Suona forte un altro ‘ma’, a inizio verso, ma questa volta vuole essere tagliente come una ghigliottina. Non siete bestie violente e disumane; occorre seguire la virtù e la conoscenza per accedere al grado sommo dell’umano. Tutto molto bello e soprattutto molto giusto. Peccato che in quell’invocazione si annidi il germe della disuguaglianza, aprendo una strada che – nell’estreme conseguenze – porta dritto alle dittature. Perché fatti non foste? E non fatti non fummo?

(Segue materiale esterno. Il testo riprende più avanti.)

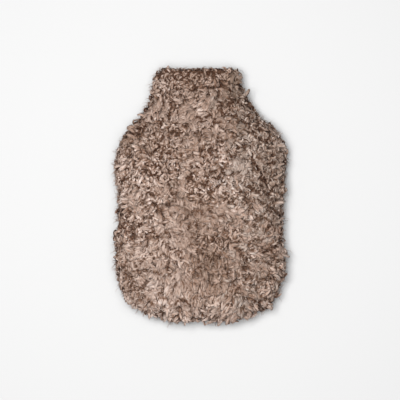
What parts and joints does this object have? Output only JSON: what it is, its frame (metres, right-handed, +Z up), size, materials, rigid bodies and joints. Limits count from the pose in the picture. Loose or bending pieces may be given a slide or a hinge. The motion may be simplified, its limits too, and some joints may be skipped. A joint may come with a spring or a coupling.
{
  "type": "hot water bottle cover",
  "caption": "Fleecy pouch with rounded shoulders and a straight neck that is open at its mouth, lying on its back.",
  "frame": {"origin": "centre of the footprint, on the surface that the back lies on", "axes": "+Y along the cover to the mouth of the neck, +X to the right seen from the front, +Z up out of the front face"},
  "size_m": [0.243, 0.3628, 0.0793],
  "materials": {
    "front_pile": "soft curly pile, taupe",
    "back_pile": "soft curly pile, taupe"
  },
  "bodies": {
    "root": {"front_panel": "front_pile", "back_panel": "back_pile"}
  },
  "joints": []
}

Solo la prima persona plurale è legittimata a incarnare la fratellanza e la fraternità. E non è un caso che proprio la fraternità sia lo spirito mancante del nostro tempo. La libertà e l’uguaglianza possono essere disciplinate nelle costituzioni e nelle leggi. La fraternità, invece, non è un diritto che si acquisisce ma un dovere non imponibile da qualsivoglia governo o potere costituito. Sgorga dalla cellule. Scorre nel sangue. Nel pensiero commosso e partecipato.

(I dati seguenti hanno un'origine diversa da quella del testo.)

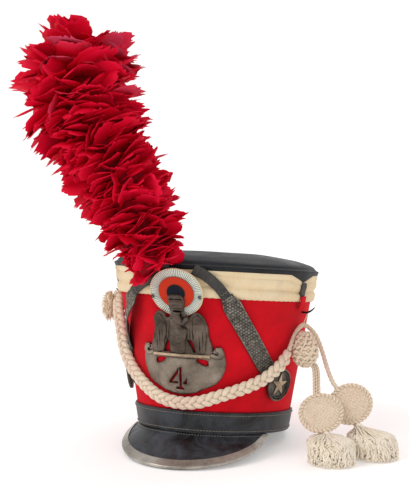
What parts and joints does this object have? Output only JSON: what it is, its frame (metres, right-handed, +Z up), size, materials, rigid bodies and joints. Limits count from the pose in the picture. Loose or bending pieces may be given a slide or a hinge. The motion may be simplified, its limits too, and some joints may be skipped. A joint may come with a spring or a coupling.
{
  "type": "parade shako hat",
  "caption": "Red cloth parade shako with leather crown and peak, eagle plate, cockade, leaning feather plume, chin straps and plaited cord with tassels.",
  "frame": {"origin": "on the table under the middle of the hat with its plume, cords left out; the hat rests on the back of its rim and the front of its peak", "axes": "+Z up from the table, front towards -Y, the wearer's left side towards +X; pieces named right are on the +X side"},
  "size_m": [0.4114, 0.3016, 0.5006],
  "materials": {
    "red_cloth": "woven wool cloth",
    "cream_cloth": "woven wool cloth, padded",
    "black_leather": "blacked leather, slightly glossy, worn",
    "pewter_trim": "dull grey metal strip",
    "cast_pewter": "cast white metal, aged",
    "white_ribbon": "pleated ribbon",
    "orange_ribbon": "pleated ribbon",
    "navy_ribbon": "flat ribbon",
    "mail_scales": "linked dark scales",
    "black_wire": "black lacquered wire",
    "red_feather": "dyed downy feathers",
    "cord_cotton": "plaited and woven cotton cord"
  },
  "bodies": {
    "root": {"braid": "cord_cotton", "cockade_centre": "navy_ribbon", "cockade_middle": "orange_ribbon", "cockade_outer": "white_ribbon", "cord_flat": "cord_cotton", "cord_round": "cord_cotton", "crown": "black_leather", "head_band": "black_leather", "hook_left": "black_wire", "hook_right": "black_wire", "hook_string": "cord_cotton", "knot": "cord_cotton", "peak": "black_leather", "peak_trim": "pewter_trim", "plate": "cast_pewter", "plume": "red_feather", "plume_socket": "black_leather", "raquette_a": "cord_cotton", "raquette_b": "cord_cotton", "red_tab": "red_cloth", "rosette_left": "cast_pewter", "rosette_right": "cast_pewter", "shell": "red_cloth", "side_tab_left": "black_leather", "side_tab_right": "black_leather", "strap_end_left": "black_leather", "strap_end_right": "black_leather", "strap_left": "mail_scales", "strap_right": "mail_scales", "tassel_a": "cord_cotton", "tassel_b": "cord_cotton", "tuft": "cord_cotton", "white_band_back": "cream_cloth", "white_band_front": "cream_cloth"}
  },
  "joints": []
}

Ulisse, invece, si chiama fuori da quel noi. Arbitrariamente. Volutamente. L’arte occulta del persuasore, che mentre esorta e seduce – allo stesso tempo inganna. Nessuno può sentirsi non convocato da quell’impronunciato ‘fatti non fummo’. Il noi è l’imbuto in cui l’umanità versa la sua essenza comunitaria. Diffidare da chi si proclama fratello e poi appella i proclamati fratelli con il ‘voi’.

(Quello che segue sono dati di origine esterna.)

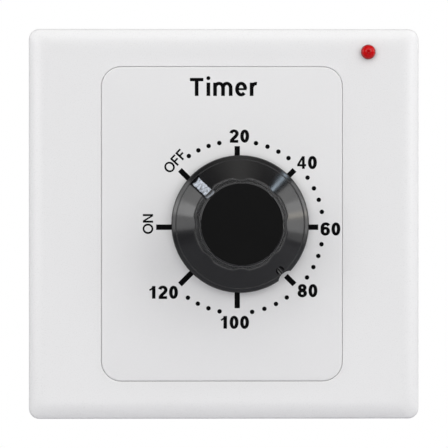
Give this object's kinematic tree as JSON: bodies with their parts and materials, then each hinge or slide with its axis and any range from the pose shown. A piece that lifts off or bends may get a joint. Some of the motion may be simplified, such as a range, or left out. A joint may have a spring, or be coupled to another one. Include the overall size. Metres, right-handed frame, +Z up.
{
  "type": "clockwork wall timer switch",
  "caption": "Square wall plate with a raised dial panel, a fluted skirted knob that winds a clockwork countdown switch behind it, and a round indicator lamp.",
  "frame": {"origin": "centre of the wall plate on the wall plane, where the back of the mounting plate seats", "axes": "+X to the right and +Z up as a user faces the timer, +Y into the wall; the knob points to -Y and the clockwork housing to +Y"},
  "size_m": [0.086, 0.0578, 0.086],
  "materials": {
    "cover_plastic": "satin moulded white plastic",
    "panel_plastic": "satin moulded white plastic",
    "scale_print": "dark printed ink",
    "base_plastic": "matt moulded plastic",
    "knob_black": "glossy black moulding, matt top",
    "pointer_white": "white filled groove",
    "lamp_red": "translucent red lens",
    "plated_steel": "bright zinc plate",
    "blued_spring": "blued spring steel",
    "gear_brass": "stamped brass",
    "plate_brass": "rolled brass plate",
    "contact_bronze": "phosphor bronze strip",
    "contact_silver": "silver contact",
    "cam_nylon": "natural nylon",
    "block_phenolic": "dark phenolic moulding",
    "board_green": "green solder mask",
    "resistor_tan": "lacquered resistor body",
    "wire_red": "red wire insulation",
    "wire_blue": "blue wire insulation",
    "wire_black": "black wire insulation"
  },
  "bodies": {
    "wall_unit": {"trim_frame": "cover_plastic", "dial_panel": "panel_plastic", "mounting_plate": "base_plastic", "rear_housing": "base_plastic", "wall_screw_left": "plated_steel", "wall_screw_right": "plated_steel", "housing_screw_lower_left": "plated_steel", "housing_screw_lower_right": "plated_steel", "housing_screw_upper_left": "plated_steel", "housing_screw_upper_right": "plated_steel", "timer_fixing_screw_upper": "plated_steel", "timer_fixing_screw_lower": "plated_steel", "stop_pin": "plated_steel", "mainspring": "blued_spring", "spring_post": "plated_steel", "movement_front_plate": "plate_brass", "movement_rear_plate": "plate_brass", "pillar_lower_left": "plated_steel", "pillar_lower_right": "plated_steel", "pillar_upper_left": "plated_steel", "pillar_upper_right": "plated_steel", "contact_block": "block_phenolic", "fixed_leaf": "contact_bronze", "fixed_contact": "contact_silver", "terminal_block": "block_phenolic", "terminal_line": "gear_brass", "terminal_load": "gear_brass", "terminal_neutral": "gear_brass", "terminal_screw_line": "plated_steel", "terminal_screw_load": "plated_steel", "terminal_screw_neutral": "plated_steel", "lamp_lens": "lamp_red", "lamp_board": "board_green", "lamp_resistor": "resistor_tan", "lamp_wire_live": "wire_red", "lamp_wire_neutral": "wire_blue", "line_jumper": "wire_black"},
    "knob_shaft": {"knob": "knob_black", "pointer_inlay": "pointer_white", "knob_bush": "gear_brass", "knob_set_screw": "plated_steel", "main_arbor": "plated_steel", "stop_arm": "plated_steel", "switching_cam": "cam_nylon", "clutch_spring": "blued_spring"},
    "great_gear": {"great_wheel": "gear_brass"},
    "second_gear": {"second_wheel": "gear_brass", "second_pinion": "plated_steel"},
    "third_gear": {"third_wheel": "gear_brass", "third_pinion": "plated_steel"},
    "fourth_gear": {"fourth_wheel": "gear_brass", "fourth_pinion": "plated_steel"},
    "escape_gear": {"escape_wheel": "gear_brass", "escape_pinion": "plated_steel"},
    "pallet_lever": {"pallet": "gear_brass", "pallet_arbor": "plated_steel"},
    "contact_leaf": {"moving_leaf": "contact_bronze", "moving_contact": "contact_silver"}
  },
  "joints": [
    {"name": "knob_turn", "type": "hinge", "parent": "wall_unit", "child": "knob_shaft", "pos_m": [0.0035, 0, 0], "axis": [0, 1, 0], "range_deg": [-45, 270], "deforming": ["mainspring"]},
    {"name": "great_spin", "type": "hinge", "parent": "wall_unit", "child": "great_gear", "pos_m": [0.0035, 0, 0], "axis": [0, 1, 0], "continuous": true},
    {"name": "second_spin", "type": "hinge", "parent": "wall_unit", "child": "second_gear", "pos_m": [-0.00862, 0, 0.007], "axis": [0, 1, 0], "continuous": true},
    {"name": "third_spin", "type": "hinge", "parent": "wall_unit", "child": "third_gear", "pos_m": [-0.01057, 0, -0.00403], "axis": [0, 1, 0], "continuous": true},
    {"name": "fourth_spin", "type": "hinge", "parent": "wall_unit", "child": "fourth_gear", "pos_m": [-0.00908, 0, -0.01247], "axis": [0, 1, 0], "continuous": true},
    {"name": "escape_spin", "type": "hinge", "parent": "wall_unit", "child": "escape_gear", "pos_m": [-0.00064, 0, -0.01396], "axis": [0, 1, 0], "continuous": true},
    {"name": "pallet_rock", "type": "hinge", "parent": "wall_unit", "child": "pallet_lever", "pos_m": [0.00564, 0, -0.01341], "axis": [0, 1, 0], "range_deg": [-4.5, 4.5]},
    {"name": "contact_close", "type": "hinge", "parent": "wall_unit", "child": "contact_leaf", "pos_m": [-0.0055, 0.025, 0.012], "axis": [0, -1, 0], "range_deg": [0, 2.3], "stiffness_Nm_per_rad": 0.002}
  ],
  "couplings": [
    {"joint": "great_spin", "follows": "fourth_spin", "ratio": -0.0046296},
    {"joint": "second_spin", "follows": "fourth_spin", "ratio": 0.027778},
    {"joint": "third_spin", "follows": "fourth_spin", "ratio": -0.16667},
    {"joint": "escape_spin", "follows": "fourth_spin", "ratio": -6}
  ]
}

Per cui, portarsi Dante sotto l’ombrellone è portarsi una crema potentissima contro le ustioni dell’anima causate dagli oppressori mascherati da solidali. In ogni terzina è racchiusa una fetta di mondo che ci riguarda perché ogni genio è ovviamente anhe un profeta. Dante è raggio solare che scotta e allo stesso tempo unguento protettivo che allevia. Da questa lettura, che va fatta in maniera antiscolastica, anarchica, libera e ribelle, si esce tonificati come dopo una giornata di sole e un bagno rinfrescante nell’acqua salata. Buona seconda lettura estiva.